Une qualité non moins frappante que la clarté, est la grandeur merveilleuse du récit. L’auteur de ce poème eut, avec le don de vision, une rare puissance d’imagination. Dans le lointain du temps et de l’espace, où se déroulent les événements qu’il raconte, il entrevoit les hommes et les choses, comme à travers un miroir grossissant. Toutefois, les objets, dans cet éloignement, lui apparaissent agrandis, mais non déformés. Son imagination, en effet, est toute pénétrée de raison et garde, jusque dans ses plus libres fantaisies, le sens de la mesure. Certaines de ses créations, il est vrai, nous semblent aujourd’hui étranges et disproportionnées. Mais il ne faut pas perdre de vue que ces images ont été, un moment, l’expression de la réalité.

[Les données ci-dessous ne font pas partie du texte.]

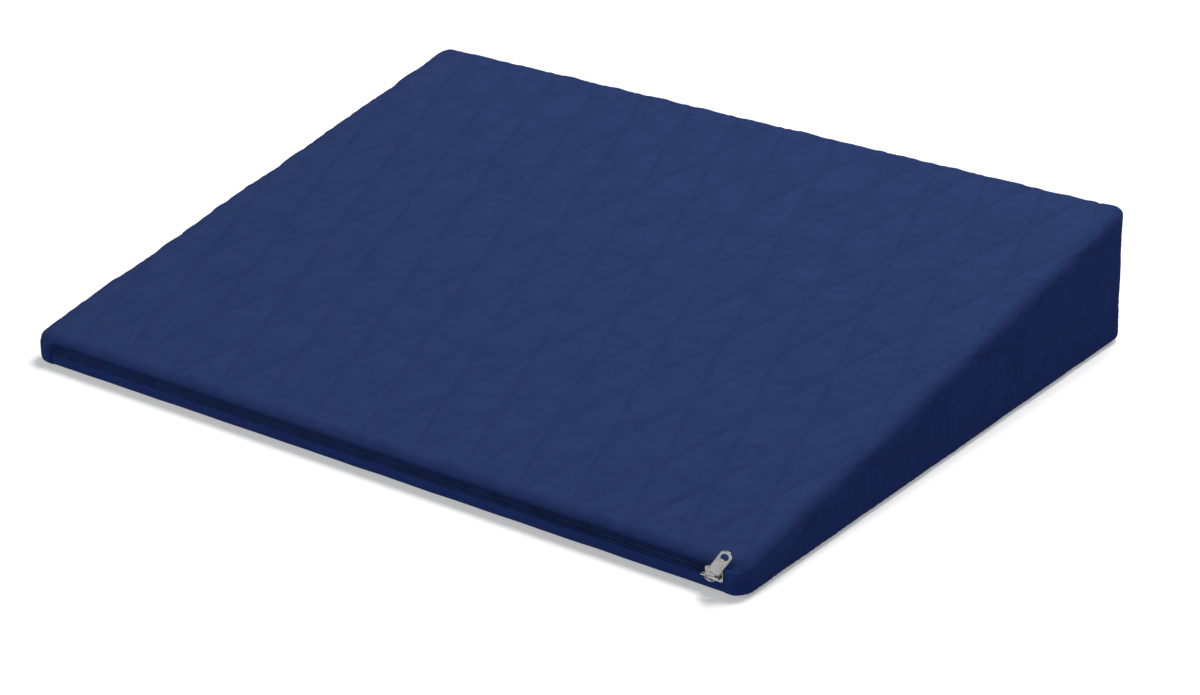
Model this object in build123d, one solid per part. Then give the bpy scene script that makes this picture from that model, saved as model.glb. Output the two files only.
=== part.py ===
from build123d import *
import math
import os

# A low foam wedge cushion in a quilted zip-off cover. Millimetres, +Z up, +X to the right along
# the width, +Y towards the high end. The origin is the centre of the base. One quilted piece makes
# the top and both sides, and a second one the back. The zip is along the low front edge, and its
# slider is parked at the right-hand end.

# Driving dimensions of the wedge
WIDTH = 600.0
DEPTH = 450.0
BACK_HEIGHT = 98.0
FRONT_HEIGHT = 21.0
CORNER_RADIUS = 10.0  # of the upright corners, in plan
EDGE_RADIUS = 7.0  # of the rounded edge all round the top
MITRE = 20.0  # how far the panels' dividing planes reach past the corners, both ways
RIM = 3.0  # how far the top turns down over the back and the zip, to its seam

# Cloth, thread and tape
FACE = 0.5  # outer fabric
BACKING = 0.3  # fabric on the inner side of the wadding
WADDING = 2.1
FRONT_GAP = 3.0  # from the front face to the foam, where the slider's inner plate runs
BASE_FABRIC = 0.6
THREAD = 0.5
TAPE = 0.5

# The zip, about its own centre line on the front face
ZIP_HEIGHT = 13.4
ZIP_HALF_LENGTH = 288.0
STRIP_TOP = 9.9  # folded edge of the fabric strip below the zip
COIL_WIDTH = 2.0
COIL_THICKNESS = 1.6
PARTING = 1.0  # from the centre line to each coil row
STOP_LENGTH = 2.0
STITCH_LENGTH = 3.5
STITCH_GAP = 1.0
STITCH_INSET = 1.8  # of the stitching from the strip's folded edge
RUNNING_GAP = 0.3  # slider to tape and coil

# The slider, along the zip
SLIDER_X = 279.0
SLIDER_LENGTH = 13.0
MOUTH_HALF_WIDTH = 4.3
TAIL_HALF_WIDTH = 4.0
SHOULDER = 1.0  # where the slider reaches its full width, from its middle
FLANGE = 0.65
PLATE = 1.2
INNER_PLATE = 1.0
PLATE_CORNER = 1.4
PLATE_EDGE = 0.5
POST_START = 1.0  # of the diamond post between the plates, from the slider's middle
POST_END = 5.6
POST_HALF_WIDTH = 0.65
BRIDGE_HEIGHT = 6.2  # of the bridge bar's centre above the front face
BRIDGE_RADIUS = 0.55
BRIDGE_HALF_LENGTH = 5.8
FOOT = 1.0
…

C’est ainsi que la représentation d’un monde fantastique, tel qu’il nous apparaît dans ce poème, a été pour ces anciens hommes le système scientifique de l’univers, et que des monstres, tels que le taureau divin et les hommes-scorpions, n’ont été sans doute pour eux que la personnification d’une conception astronomique. Cette grandeur est, d’ailleurs, tempérée par un vif sentiment de la faiblesse humaine. Dans ce poème, les héros sentent et souffrent comme nous. Ne voyons-nous pas Gilgamès pleurer comme un enfant, sur le sort malheureux d’Eabani et trembler à la seule pensée de la mort ?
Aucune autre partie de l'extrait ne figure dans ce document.